Under Wilson's leadership, Lululemon rapidly expanded its reach and influence. By creating a distinctive retail experience, the brand fostered a sense of community and personal connection with its customers. Wilson's emphasis on customer engagement and brand loyalty played a significant role in Lululemon's success. The company's retail stores became more than just shopping destinations, evolving into hubs for fitness events, workshops, and wellness initiatives.

Becoming A Billionaire

Chip Wilson found out he was a billionaire in 2007 when his banker called him to let him know his net worth had crossed the mark for the first time thanks to the company's IPO. Years later he described that feeling:

"It changed my life not a bit, because I would do exactly what I'm doing now for no money. An entrepreneur has to be able to work the 18, 19 hours a day not for the money but because there's an idea there and you want to see if … the world wants (that idea) too."

Controversies and Growth Challenges

Despite Lululemon's success, the brand faced significant challenges along the way. In 2013, a controversy erupted when some of the brand's yoga pants were found to be see-through, leading to a product recall. Wilson's response to the issue drew criticism, but he eventually stepped down as the company's chairman in 2015. However, the brand persevered and continued to grow under new leadership, expanding its product offerings and diversifying into menswear, accessories, and lifestyle collections.

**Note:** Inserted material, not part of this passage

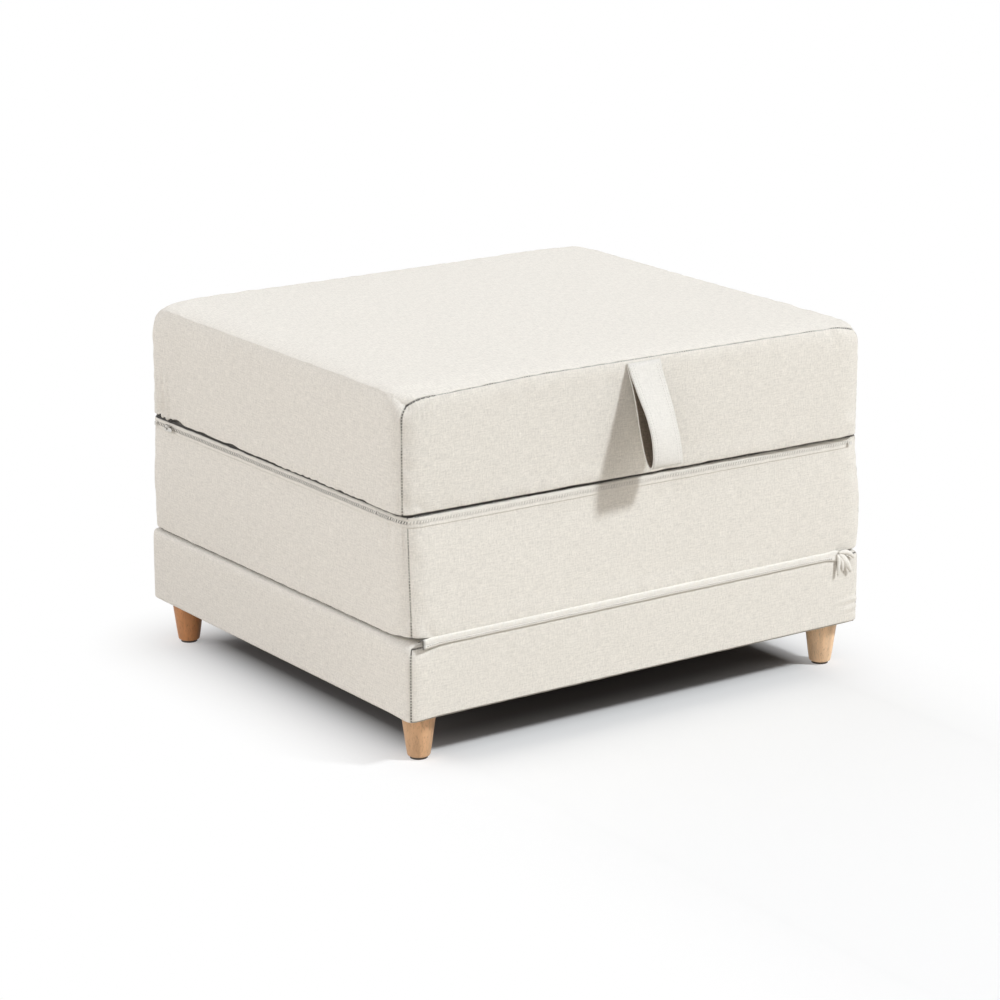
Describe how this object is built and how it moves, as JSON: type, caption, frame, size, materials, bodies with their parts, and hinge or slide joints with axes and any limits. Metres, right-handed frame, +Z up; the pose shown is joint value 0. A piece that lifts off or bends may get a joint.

(Photo by Slaven Vlasic/Getty Images)

Philanthropy and Giving Back

Throughout his career, Chip Wilson has demonstrated a commitment to philanthropy and social causes. He founded the Chip and Shannon Wilson School of Design at Kwantlen Polytechnic University in Vancouver, aiming to nurture young talent in the fashion industry. Wilson has also supported initiatives related to health, education, and entrepreneurship, empowering individuals and communities through his charitable contributions.

Entrepreneurial Ventures Beyond Lululemon

Beyond Lululemon, Chip Wilson has ventured into various other entrepreneurial pursuits. He launched Kit and Ace, a luxury apparel brand specializing in technical cashmere clothing. He also founded Hold It All Inc., a private holding company that oversees his investments and philanthropic ventures. Wilson's entrepreneurial spirit and keen business acumen continue to drive his endeavors beyond his initial success with Lululemon.